The critical papers should
be 400-600 words in length (1.5-2.5 pages). This word limit will be strictly policed. Topics for the initial papers can be found on Blackboard
by following the "Assignments" link. These
papers are to be submitted to the digital drop box in Blackboard
no later than 11:59.59 pm on the Tuesday before Thursday seminar paper discussion. Grade will be
reduced one grade for every day the paper is late. Use MLA
Format for citations. The due dates of these papers will be determined on the second day of class.
Thursday seminar paper discussions: Tuesday of each week I will assign individual students responsibility for leading the discussion of individual papers on the following Thursday, although all students are required to read the papers to be discussed before class. I will make these assignments on email. You can expect to be assigned to leading one of these discussions the week following a week in which you have submitted a paper for discussion. The job of the discussion leader is to focus class discussion on the paper's thesis and evidence, and to do so while inviting ways of strengthening the argument by broadening the reach of it. The best way to begin such a discussion is to summarize the argument of the paper briefly, first, and then to let the group know if you agree or disagree with the argument. You can use the paper as an opportunity to open up important issues for class discussion that may perhaps transcend the argument made by the student in his or her paper.
All students should bring either paper copies of the papers to be discussed every Thursday, a laptop for accessing the papers, or extensive notes on the papers. I will use the proxima to display the papers under discussion that day.
The Guidelines for paper grading can be found here: http://www.public.asu.edu/~dbivona/papers.html.
A note on getting started: Effective note-taking
on the novels is very important, because you will need to
use your notes to find the evidence to support the claims you make in your papers.

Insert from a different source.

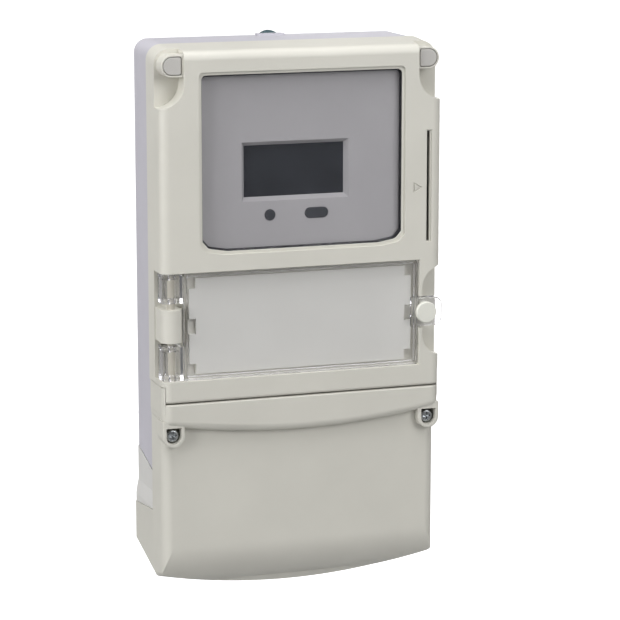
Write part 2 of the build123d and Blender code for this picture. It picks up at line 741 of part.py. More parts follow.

An effective thesis should assert something about
the meaning of the work that is not obvious to everyone who
has read it. Moreover, an effective thesis takes a stand on an issue of significant controversy over the meaning of the work discussed. The initial paper topics, which can be found on Blackboard in the "Assignments" area, will provide you with question prompts. These are based on significant critical issues that the works have engendered. After the initial paper, you will be on your own when it comes to finding a thesis. The best general strategy in a course like this is to find an issue that allows you to connect the scientific discourse (Darwin, Spencer, Freud, Huxley, etc.) with the literary works.
The final paper, a critical
research paper, should be 12-15 pages in length. You should
use at least three secondary sources. Again, topics will
be found on the course Blackboard in the "Assignments"
area.
Weekly contributions to online
class discussion: Everyone is required to pose at least 6 questions
to the group online over the course of the 16-week term.
In addition, every student is required to respond at least
once per week to other students' or my questions. You will
be graded both on the frequency of your contributions and
on the quality of them. The best strategy is to post at
least 2 or 3 thoughtful responses and/or questions per
week. Please be sure to make them thoughtful,
paragraph-long responses, not quick, two-word responses,
and be sure to observe the conventions of civil online
discourse (no flaming or personal remarks about other students
in the class). Questions
may deal with the previous week's reading or with the upcoming
week's reading. You
may ask questions or make responses that relate current
material to material introduced earlier in the course,
but please do not pose questions about a novel that the
rest of the class will not have read for two more weeks.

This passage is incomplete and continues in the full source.